The Maltese Inland Revenue Department has recently published two Guidelines to clarify any restrictive interpretation which might have been given with respect to immovable property which would have been acquired by a trust rather than being settled by the settlor directly himself in the trust.
These Guidelines were necessary since the Income Tax Act (ITA) and the Duty on Documents and Transfers Act (DDTA) solely refer to situations where the immovable property is settled on trust and do not refer to situations in which the property is acquired directly by the trustee, either from cash settled on trust by the settlor or through a loan to the trustee. These Guidelines clarify that the same fiscal implications would be applicable irrespective of whether the property was settled on trust by the settlor or whether the property was acquired directly by the trustee.
The Inland Revenue Department has thus clarified that immovable property would be deemed to have been settled on trust for the purposes of the ITA if all the following conditions are satisfied.

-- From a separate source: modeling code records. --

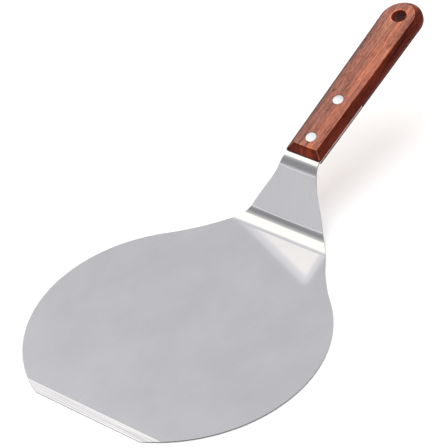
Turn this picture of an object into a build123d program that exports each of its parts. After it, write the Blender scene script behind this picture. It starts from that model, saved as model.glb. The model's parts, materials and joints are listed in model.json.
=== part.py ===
from build123d import *
from math import asin, cos, degrees, radians, sin, sqrt, tan
import os

# Pizza peel. A round stamped steel blade lies flat, with a straight bevelled front edge. Its neck
# narrows, rises steeply and bends back into a tang, which is riveted into a slotted wooden handle.
# Millimetres. +X runs from the blade to the handle, +Z is up, and the origin is the centre of the
# round blade on its underside.

# Steel sheet
sheet = 1.2
blade_radius = 114.5
front_cut = 10.8
bevel_width = 7.0
bevel_edge = 0.4
blend_angle = 42.9
neck_foot_x = 132.5
neck_rise = 49.1
neck_angle = 61.0
foot_bend_radius = 16.5
shoulder_slope = 46.0
shoulder_lead = 2.2
shoulder_lower_radius = 24.0
shoulder_upper_radius = 9.5
# Points on the left side of the neck seen from above, from the blade to the handle
neck_points = [(105, 58.5), (128, 42), (143.4, 28.4), (153, 19.3)]

# Handle, measured along its own length from its front end
handle_tilt = 17.0
handle_setback = 4.8
handle_length = 160.0
handle_half_thickness = 7.2
handle_rear_radius = 18.0
handle_taper = 0.8
handle_bevel = 5.4
hanging_hole_radius = 5.25
hanging_hole_chamfer = 2.5

# Tang and rivets
tang_length = 60.0
tang_front_half = 15.6
tang_rear_half = 16.6
tang_corner = 4.0
slot_gap = 0.8
rivet_stations = {"front": 14.3, "rear": 53.0}
rivet_head_radius = 4.5
rivet_head_depth = 1.5
rivet_crown = 0.3
barrel_radius = 2.8
barrel_depth = 9.2
socket_floor = 1.0
pin_radius = 1.8
pin_reach = 9.2
rivet_gap = 0.03

os.makedirs("parts", exist_ok=True)

# The sheet's middle surface turns at the foot of the neck and at its shoulder. The shoulder is a wide
# bend that runs into a tight one, with the shoulder slope between them.
shoulder_x = neck_foot_x + neck_rise / tan(radians(neck_angle))
shoulder_z = sheet / 2 + neck_rise
along = Vector(cos(radians(handle_tilt)), 0, sin(radians(handle_tilt)))
square = Vector(-sin(radians(handle_tilt)), 0, cos(radians(handle_tilt)))
shoulder = Vector(shoulder_x, 0, shoulder_z)
up_neck = Vector(cos(radians(neck_angle)), 0, sin(radians(neck_angle)))
turn_share = sin(radians(shoulder_slope - handle_tilt)) / sin(radians(neck_angle - shoulder_slope))
shoulder_lower = shoulder - up_neck * (shoulder_lead * turn_share)
shoulder_upper = shoulder + along * shoulder_lead
handle_front = shoulder + along * handle_setback
tang_end = handle_front + along * tang_length

# In this plane X runs along the handle, Y across it, and Z is square to its flat faces.
handle_plane = Plane(origin=handle_front, x_dir=along, z_dir=square)

# Blade, neck and tang: one bent sheet, cut to its outline seen from above
front_x = front_cut - blade_radius
front_half = sqrt(blade_radius**2 - front_x**2)
blend_x = blade_radius * cos(radians(blend_angle))
blend_y = blade_radius * sin(radians(blend_angle))

with BuildPart() as blade:
    with BuildSketch(Plane.XZ):
        with BuildLine():
            FilletPolyline(
                (front_x, sheet / 2),
                (neck_foot_x, sheet / 2),
                (shoulder_lower.X, shoulder_lower.Z),
                (shoulder_upper.X, shoulder_upper.Z),
                (tang_end.X, tang_end.Z),
                radius=[foot_bend_radius, shoulder_lower_radius, shoulder_upper_radius],
            )
        trace(line_width=sheet)
    extrude(amount=blade_radius, both=True)

    with BuildSketch(Plane.XY):
        with BuildLine():
            front = Line((front_x, 0), (front_x, front_half))
            ThreePointArc(front @ 1, (0, blade_radius), (blend_x, blend_y))
            neck = Spline(
                (blend_x, blend_y),
                *neck_points,
                (handle_front.X, tang_front_half),
                tangents=[(blend_y, -blend_x), (1, 0)],
            )
            side = Line(neck @ 1, (tang_end.X + sheet, tang_rear_half))
            Line(side @ 1, (tang_end.X + sheet, 0))
            mirror(about=Plane.XZ)
        make_face()
    extrude(amount=2 * shoulder_z, mode=Mode.INTERSECT)

    # Rounded rear corners of the tang
    tang_ends = blade.faces().sort_by(Axis(tang_end, along))[-1].edges()
    fillet(tang_ends.filter_by(lambda edge: edge.length < 2 * sheet), tang_corner)

    # Ground bevel on the top of the straight front edge
    with BuildSketch(Plane.XZ):
        with BuildLine():
            Polyline(
                (front_x - 1, bevel_edge),
                (front_x, bevel_edge),
                (front_x + bevel_width, sheet),
                (front_x + bevel_width, 2 * sheet),
                (front_x - 1, 2 * sheet),
                close=True,
            )
        make_face()
    extrude(amount=blade_radius, both=True, mode=Mode.SUBTRACT)

    with BuildSketch(handle_plane.offset(-sheet)):
        with Locations(*[(station, 0) for station in rivet_stations.values()]):
            Circle(barrel_radius + rivet_gap)
    extrude(amount=2 * sheet, mode=Mode.SUBTRACT)

blade.part.label = "blade"
export_step(blade.part, "parts/blade.step")

# Handle: one piece of hardwood, bevelled all round, sawn open for the tang
# Its sides widen by the taper angle until they run smoothly into the round rear end.
end_centre = handle_length - handle_rear_radius
taper_rise = handle_rear_radius * cos(radians(handle_taper))
taper_run = end_centre - handle_rear_radius * sin(radians(handle_taper))
handle_front_half = taper_rise - taper_run * tan(radians(handle_taper))

with BuildPart() as handle:
    with BuildSketch(handle_plane.offset(-handle_half_thickness)):
        with BuildLine():
            flank = Polyline((0, 0), (0, handle_front_half), (taper_run, taper_rise))
            JernArc(flank @ 1, flank % 1, handle_rear_radius, -90 - handle_taper)
            mirror(about=Plane.XZ)
        make_face()
    extrude(amount=2 * handle_half_thickness)
    flat_faces = handle.faces().sort_by(Axis(handle_plane.origin, handle_plane.z_dir))
    chamfer(flat_faces[-1].outer_wire().edges(), handle_bevel)
    flat_faces = handle.faces().sort_by(Axis(handle_plane.origin, handle_plane.z_dir))
    chamfer(flat_faces[0].outer_wire().edges(), handle_bevel)

    # Saw slot, open at the front and at both sides. The tang lies against its upper side.
    with BuildSketch(handle_plane.offset(-sheet / 2 - slot_gap)):
        with Locations(((tang_length + rivet_gap) / 2 - 1, 0)):
            Rectangle(tang_length + rivet_gap + 2, 3 * handle_rear_radius)
    extrude(amount=sheet + slot_gap, mode=Mode.SUBTRACT)

    # Rivet holes with counterbores from both faces
    for station in rivet_stations.values():
        with Locations(handle_plane.offset(handle_half_thickness) * Location((station, 0, 0))):
            CounterBoreHole(
                radius=barrel_radius + rivet_gap,
                counter_bore_radius=rivet_head_radius + rivet_gap,
                counter_bore_depth=rivet_head_depth,
                depth=2 * handle_half_thickness,
            )
        with BuildSketch(handle_plane.offset(-handle_half_thickness)):
            with Locations((station, 0)):
                Circle(rivet_head_radius + rivet_gap)
        extrude(amount=rivet_head_depth, mode=Mode.SUBTRACT)

    # Hanging hole with a broad chamfer on both faces
    with BuildSketch(handle_plane.offset(-handle_half_thickness)):
        with Locations((end_centre, 0)):
            Circle(hanging_hole_radius)
    extrude(amount=2 * handle_half_thickness, mode=Mode.SUBTRACT)
    hole_rims = handle.edges().filter_by(
        lambda edge: edge.geom_type == GeomType.CIRCLE
        and abs(edge.radius - hanging_hole_radius) < 0.001
    )
    chamfer(hole_rims, hanging_hole_chamfer)

handle.part.label = "handle"
export_step(handle.part, "parts/handle.step")


# Rivets: a hollow socket pressed in from the top, and a post pressed into it from below. Each half
# is turned about Z with its head up, then set in the handle at its station, the post upside down.
head_base = handle_half_thickness - rivet_head_depth
crown_radius = (rivet_head_radius**2 + rivet_crown**2) / (2 * rivet_crown)
crown_centre = handle_half_thickness + rivet_crown - crown_radius
crown_angle = degrees(asin(rivet_head_radius / crown_radius))


def rivet_half(station, turn, stem_points):
    """One rivet half, with its stem outlined from the axis out to the underside of its head."""
    with BuildPart() as half:
        with BuildSketch(Plane.XZ):
            with BuildLine():
                stem = Polyline(
                    *stem_points,
                    (rivet_head_radius, head_base),
                    (rivet_head_radius, handle_half_thickness),
                )
                crown = CenterArc((0, crown_centre), crown_radius, 90 - crown_angle, crown_angle)
                Line(crown @ 1, stem @ 0)
            make_face()
        revolve(axis=Axis.Z)
    return half.part.moved(handle_plane.location * Location((station, 0, 0), (turn, 0, 0)))


socket_stem = [
    (0, head_base - socket_floor),
    (pin_radius + rivet_gap, head_base - socket_floor),
    (pin_radius + rivet_gap, head_base - barrel_depth),
    (barrel_radius, head_base - barrel_depth),
    (barrel_radius, head_base),
]
post_stem = [
    (0, head_base - pin_reach),
    (pin_radius, head_base - pin_reach),
    (pin_radius, head_base),
]

for place, station in rivet_stations.items():
    socket = rivet_half(station, 0, socket_stem)
    socket.label = f"{place}_rivet_socket"
    export_step(socket, f"parts/{place}_rivet_socket.step")
    post = rivet_half(station, 180, post_stem)
    post.label = f"{place}_rivet_post"
    export_step(post, f"parts/{place}_rivet_post.step")

print("handle front", handle_front)
print("hanging hole", handle_front + along * end_centre)
print("handle axis", along, square)
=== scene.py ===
import json
import math

import bmesh
import bpy
from mathutils import Matrix, Vector


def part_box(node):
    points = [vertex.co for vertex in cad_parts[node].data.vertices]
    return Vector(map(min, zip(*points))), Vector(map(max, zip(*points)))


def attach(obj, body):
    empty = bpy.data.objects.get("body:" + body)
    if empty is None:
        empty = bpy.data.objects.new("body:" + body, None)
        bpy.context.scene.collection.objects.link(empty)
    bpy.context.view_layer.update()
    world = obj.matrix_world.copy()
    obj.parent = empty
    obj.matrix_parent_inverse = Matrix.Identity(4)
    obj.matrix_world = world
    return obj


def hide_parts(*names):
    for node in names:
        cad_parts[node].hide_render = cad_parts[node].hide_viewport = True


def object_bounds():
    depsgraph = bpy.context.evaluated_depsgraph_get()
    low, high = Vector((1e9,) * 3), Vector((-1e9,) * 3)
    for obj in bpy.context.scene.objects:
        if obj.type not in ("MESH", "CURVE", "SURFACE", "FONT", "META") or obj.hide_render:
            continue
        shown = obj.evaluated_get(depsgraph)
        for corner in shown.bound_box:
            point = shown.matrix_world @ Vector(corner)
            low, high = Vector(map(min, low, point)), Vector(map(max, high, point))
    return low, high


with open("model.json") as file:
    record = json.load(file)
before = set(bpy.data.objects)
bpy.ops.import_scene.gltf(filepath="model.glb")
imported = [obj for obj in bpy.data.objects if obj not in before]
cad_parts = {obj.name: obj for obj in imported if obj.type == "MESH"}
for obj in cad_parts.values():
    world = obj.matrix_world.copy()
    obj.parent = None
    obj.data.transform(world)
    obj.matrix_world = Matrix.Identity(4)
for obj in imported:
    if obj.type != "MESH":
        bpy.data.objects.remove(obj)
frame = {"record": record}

cad_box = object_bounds()

# ---------------------------------------------------------------------------------------------
# Driving dimensions, in metres. They repeat the design's own, and places come from the frame.
# ---------------------------------------------------------------------------------------------
MM = 0.001
SHEET = 1.2 * MM
BLADE_RADIUS = 114.5 * MM
FRONT_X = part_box("blade")[0].x
BEVEL_WIDTH = 7.0 * MM
BEVEL_END = FRONT_X + BEVEL_WIDTH
BEVEL_EDGE = 0.4 * MM
BLEND_ANGLE = math.radians(42.9)
NECK_FOOT_X = 132.5 * MM
NECK_RISE = 49.1 * MM
NECK_ANGLE = math.radians(61.0)
FOOT_RADIUS = 16.5 * MM
SHOULDER_SLOPE = math.radians(46.0)
SHOULDER_LEAD = 2.2 * MM
SHOULDER_LOWER_RADIUS = 24.0 * MM
SHOULDER_UPPER_RADIUS = 9.5 * MM
NECK_POINTS = [(x * MM, y * MM) for x, y in ((105, 58.5), (128, 42), (143.4, 28.4), (153, 19.3))]
HANDLE_SETBACK = 4.8 * MM
HANDLE_LENGTH = 160.0 * MM
HANDLE_HALF = 7.2 * MM
HANDLE_BEVEL = 5.4 * MM
HANDLE_TAPER = math.radians(0.8)
REAR_RADIUS = (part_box("handle")[1].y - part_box("handle")[0].y) / 2
TANG_LENGTH = 60.0 * MM
TANG_FRONT_HALF = 15.6 * MM
TANG_REAR_HALF = 16.6 * MM
SLOT_GAP = 0.8 * MM
RIVET_STATIONS = {"front": 14.3 * MM, "rear": 53.0 * MM}
RIVET_HEAD_RADIUS = 4.5 * MM
RIVET_HEAD_DEPTH = 1.5 * MM
RIVET_CROWN = 0.3 * MM
BARREL_RADIUS = 2.8 * MM
PIN_RADIUS = 1.8 * MM
STEM_REACH = 9.2 * MM
SOCKET_FLOOR = 1.0 * MM
RIVET_GAP = 0.03 * MM

# Details that only this mesh has: eased edges, and a wider ring round each rivet head
RIVET_RING = 0.28 * MM
RIVET_EASE = 0.3 * MM
SHEET_EASE = 0.32 * MM
SHEET_EASE_INSET = 1.3 * MM
WOOD_LOWER_EASE = 1.1 * MM
WOOD_UPPER_EASE = 1.6 * MM
WOOD_CORNER = 1.3 * MM
WOOD_CORNER_LEAST = 0.5 * MM
WOOD_CORNER_SHRINK = 0.15
MERGE_DISTANCE = 0.002 * MM

# The hanging hole's mount gives the handle's square direction and the hole's centre.
hole_mount = next(m for m in frame["record"]["mounts"] if m["name"] == "hanging_hole")
SQUARE = Vector(hole_mount["axis"]).normalized()
ALONG = Vector((SQUARE.z, 0, -SQUARE.x))
HOLE_CENTRE = Vector(hole_mount["pos_m"])
HOLE_RADIUS = hole_mount["dims"]["r_mm"] * MM
HOLE_CHAMFER = (2 * HANDLE_HALF - hole_mount["dims"]["length_mm"] * MM) / 2
END_CENTRE = HANDLE_LENGTH - REAR_RADIUS
HANDLE_FRONT = HOLE_CENTRE - ALONG * END_CENTRE
HANDLE_TILT = math.atan2(ALONG.z, ALONG.x)
SHOULDER_X = HANDLE_FRONT.x - ALONG.x * HANDLE_SETBACK
UP_NECK = Vector((math.cos(NECK_ANGLE), 0, math.sin(NECK_ANGLE)))


def handle_matrix():
    """From handle coordinates (along, across, square) to the frame."""
    across = SQUARE.cross(ALONG)
    turn = Matrix((ALONG, across, SQUARE)).transposed().to_4x4()
    return Matrix.Translation(HANDLE_FRONT) @ turn


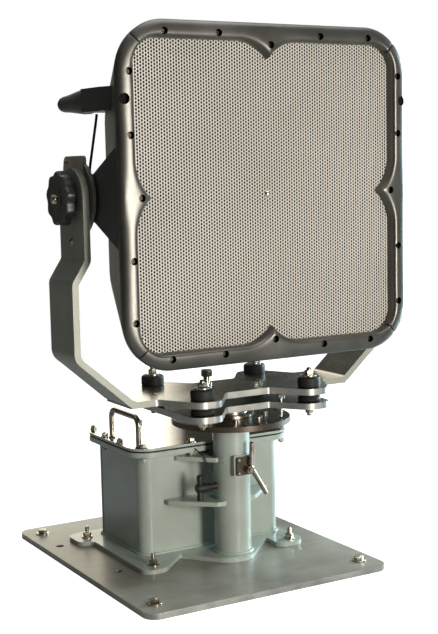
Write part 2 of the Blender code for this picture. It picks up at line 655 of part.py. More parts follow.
def build_grille_and_drivers():
    grille_front = FACE_Y - FRAME_BACK + GAP
    outline = rounded_square(GRILLE_HALF, GRILLE_HALF, GRILLE_R)
    sheet = [Vector((p.x, p.y + TILT_Z)) for p in outline]
    dress(plate("grille", [sheet], -grille_front - GRILLE_T, -grille_front, "XZ"), "grille")
    back_y = grille_front + GRILLE_T + GAP
    baffle_outline = rounded_square(HOUSE_FRONT - 16, HOUSE_FRONT - 16, HOUSE_FRONT_R - 16)
    baffle_sheet = [Vector((p.x, p.y + TILT_Z)) for p in baffle_outline]
    array = plate("driver_array", [baffle_sheet], -back_y - 9, -back_y - 1, "XZ")
    for row in (-1, 0, 1):
        for col in (-1, 0, 1):
            name = f"driver_{row + 2}{col + 2}"
            at = (col * DRIVER_PITCH, back_y + 8, TILT_Z + row * DRIVER_PITCH)
            body = rod(name, DRIVER_R, -6.0, DRIVER_DEPTH, at, "Y", 12)
            boolean(array, body, "UNION")
    dress(array, "plastic")


def build_housing():
    dress(shell("rear_housing", housing_rings(0.0), HOUSE_WALL), "housing", 30.0)
    middle_z = (COVER_Z0 + COVER_Z1) / 2.0
    half_z = (COVER_Z1 - COVER_Z0) / 2.0
    front = HOUSE_BACK_Y + 1.0
    rings = [square_ring(COVER_X, 40.0, front, 0, middle_z, half_z),
             square_ring(COVER_X - 6, 38.0, front + COVER_DEPTH - 10, 0, middle_z, half_z - 6),
             square_ring(COVER_X - 14, 32.0, front + COVER_DEPTH, 0, middle_z, half_z - 14)]
    dress(shell("rear_cover", rings, HOUSE_WALL), "housing", 30.0)


def build_bosses_and_grips():
    front = FACE_Y - FRAME_BACK + 16.0
    for side, word, axis in ((-1, "left", "-X"), (1, "right", "X")):
        wedge = fillet([(front, -104, 0), (-56, -50, 10), (34, -44, 30),
                        (34, 44, 30), (-56, 50, 10), (front, 104, 0)])
        outline = [Vector((p[0], p[1] + TILT_Z)) for p in wedge]
        span = sorted((side * 286.0, side * BOSS_X))
        boss = plate("pivot_boss_" + word, [outline], *span, "YZ")
        boolean(boss, loft("boss_room_" + word, housing_rings(FIT_CLEAR)), "DIFFERENCE")
        trunnion = rod("trunnion_" + word, TRUNNION_R, BOSS_X - 6, TRUNNION_END, (0, 0, TILT_Z), axis)
        dress(boolean(boss, trunnion, "UNION"), "housing")

        grip_z = TILT_Z + GRIP_Z
        profile = [(0, GRIP_END), (GRIP_R1 - 4, GRIP_END), (GRIP_R1, GRIP_END - 5),
                   (GRIP_R1 + 1.5, GRIP_END - 22), (GRIP_R0, 18), (GRIP_R0, -22), (0, -22)]
        grip = turned("rear_grip_" + word, profile, (side * GRIP_X, 0, grip_z), "Y")
        web = [(side * 296, -16, 0), (side * (GRIP_X + 24), -16, 6), (side * (GRIP_X + 18), -96, 8),
               (side * 336, -128, 0), (side * 325, -128, 0)]
        socket = plate("grip_socket_" + word, [fillet(web)], grip_z - GRIP_SOCKET, grip_z + GRIP_SOCKET)
        boolean(socket, loft("socket_room_" + word, housing_rings(FIT_CLEAR)), "DIFFERENCE")
        dress(boolean(grip, socket, "UNION"), "housing")


def build_head_cable():
    """A short lead clipped from the left grip's root down to the left pivot."""
    route = [(-330, -40, 1013), (-331, -38, 990), (-332, -34, 960), (-333, -26, 930), (-333, -20, 905),
             (-331, -16, 892)]
    dress(tube("head_cable", route, 2.8, 2), "rubber")


build_base()
build_foot()
build_box()
build_column()
build_gussets()
build_clamps()
build_turntable()
build_yoke()
build_plunger()
build_pivots()
build_frame()
build_grille_and_drivers()
build_housing()
build_bosses_and_grips()
build_head_cable()
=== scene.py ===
"""Looks of the acoustic hailing device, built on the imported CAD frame.

Metres in the scene; the shapes' lengths are written in millimetres and scaled by MM.
+Z is up, the speaker faces -Y, and the origin is on the pan axis under the base plate.
"""
import math
import bmesh
import bpy
from mathutils import Matrix, Vector


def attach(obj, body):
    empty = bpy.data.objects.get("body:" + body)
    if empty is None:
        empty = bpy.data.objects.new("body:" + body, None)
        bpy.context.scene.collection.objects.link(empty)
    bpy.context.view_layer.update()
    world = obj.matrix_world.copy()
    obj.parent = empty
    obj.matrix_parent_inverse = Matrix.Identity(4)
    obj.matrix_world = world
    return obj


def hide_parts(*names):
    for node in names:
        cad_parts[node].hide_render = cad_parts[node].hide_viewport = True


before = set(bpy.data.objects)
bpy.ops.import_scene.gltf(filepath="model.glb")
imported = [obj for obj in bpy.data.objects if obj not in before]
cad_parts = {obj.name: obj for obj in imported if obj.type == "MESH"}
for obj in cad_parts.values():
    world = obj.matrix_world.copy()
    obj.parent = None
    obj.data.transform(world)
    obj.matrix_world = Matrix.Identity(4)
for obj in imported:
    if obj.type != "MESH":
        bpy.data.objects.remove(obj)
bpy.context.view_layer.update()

MM = 0.001

# ---------------------------------------------------------------- dimensions of the CAD frame
PLATE_X, PLATE_Y = -49.0, 101.0
PLATE_HALF_X, PLATE_HALF_Y, PLATE_R, PLATE_T = 300.0, 360.0, 30.0, 13.0
PLATE_BOLT_X, PLATE_BOLT_Y = 258.0, 302.0
SPARE_HOLES = [(-312.0, 283.0), (-278.0, 34.0)]
FOOT_LOW, FOOT_TOP = 13.3, 23.3
FOOT_STUDS = [(-206.0, 2.0), (155.0, 2.0), (-241.0, 283.0), (204.0, 283.0)]
FOOT_OUTLINE = [
    (-245, -34, 34), (-192, -34, 28), (-119, 38, 4), (-19, -96, 60), (116, 45, 4), (110, -25, 26),
    (192, -25, 36), (182, 60, 30), (182, 240, 12), (240, 248, 32), (240, 320, 32), (206, 330, 12),
    (-242, 330, 12), (-276, 320, 32), (-276, 248, 32), (-242, 240, 12)]
BOX_X0, BOX_X1, BOX_Y0, BOX_Y1, BOX_SEAM_Y = -198.0, 170.0, 66.0, 308.0, 280.0
BOX_R, RIM_OUT, RIM_LOW, RIM_TOP = 26.0, 24.0, 254.0, 266.0
SEAL_LOW, SEAL_TOP, LID_LOW, LID_TOP = 266.3, 269.3, 269.6, 275.6
HANDLE_X, HANDLE_Y0, HANDLE_Y1, HANDLE_TOP, HANDLE_R = -202.0, 66.0, 206.0, 344.0, 6.5
COLUMN_R, COLUMN_TOP = 42.0, 324.7
DISC_R, DISC_LOW, DISC_TOP = 135.0, 325.0, 337.0
INDEX_R, INDEX_HOLES, INDEX_HOLE_R = 118.0, 24, 5.4
TURN_LOW, TURN_TOP, YOKE_LOW, YOKE_TOP = 360.5, 374.5, 393.0, 407.0
ISO_X, ISO_Y, ISO_R, ISO_TOP, BOLT_HOLE_R = 137.0, 117.0, 26.0, 430.0, 6.5
DECK_WAIST, DECK_NECK, EAR_Y, TURN_HALF_X = 78.0, 57.0, 156.0, 178.0
ARM_T, ARM_HALF, ARM_UP_X, ARM_LOW_X = 14.0, 62.0, 375.0, 405.0
JOG_LOW, JOG_HIGH, BEND_Z = 668.0, 714.0, 506.0
TILT_Z = 841.0
ARM_TOP = TILT_Z + ARM_HALF
PIN_X, PIN_Y, PIN_R, PIN_LOW, PIN_SEAT = 82.0, -85.0, 4.0, 338.0, 382.8
DECK_BOLT = (-36.0, 44.0)
FRICTION_R, FRICTION_T = 80.0, 8.0
BOSS_X, TRUNNION_R, TRUNNION_END = 347.0, 10.0, 418.0
KNOB_R, KNOB_LOBE, KNOB_LOBES, KNOB_X0, KNOB_X1 = 55.0, 3.0, 9, 385.0, 408.0
AXLE_HOLE_R, TAB_REACH = 10.5, 70.0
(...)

- Monetary amounts (rather than the immovable property itself) were settled into the trust with the sole purpose of enabling the trustee to acquire immovable property, whether or not identified at the time when the amount is settled into the trust; and
- The immovable property was subsequently acquired by the trustee within a period not exceeding two (2) years from the date of settlement of the relevant monetary amounts utilised for the payment of the acquisition price of such property; and
- The immovable property is acquired by the trustee for the purpose of making it available for use by one or more of the beneficiaries of the trust as their sole, ordinary residence in Malta; and
- The beneficiaries of the trust have an irrevocable vested right to receive the immovable property acquired by the trustee; and
- The relevant trust instrument specifically provides that the beneficiaries of such trust comprise only persons referred to in article 5(2)(e)(i) of the ITA, whether they are in existence or not at the time of such settlement, in relation to the settlors, such persons being either alone or with the settlors themselves; and
- The beneficiaries referred to in paragraph (iii) above shall be persons who are in existence at the time of the settlement of the monetary amounts settled into the trust and utilised by the trustee for the acquisition of the immovable property; and
- The trustee provides a statement to the Commissioner indicating the name and identification document of the beneficiaries of the trust and a description of the immovable property acquired or to be acquired by the trustee for the benefit of such beneficiaries.
Thus, the property would still be deemed to have been settled on trust by the settlor even though the said property would have been acquired by the trustee. The same neutral tax treatment would be applicable on the distributions of the property by the trustee to the settlor’s children or other qualifying family members of the settlor following the settlor’s demise. Furthermore the cost of acquisition of the property acquired by the trustee is to be calculated in the same manner as if the settlor would have acquired the property himself.
The stamp duty Guideline clarifies that where the immovable property is distributed by the trustees to a beneficiary of the trust and the trustees had paid duty on acquisition of the said property, the immovable property shall be deemed to have been initially transferred by the settlor to the trustees. Thus upon distribution of the trust property to the beneficiaries, stamp duty will only be due on the increase in the value of the property resulting from the value on the date when it was acquired by the trustees and the value at the time of the distribution to the beneficiaries.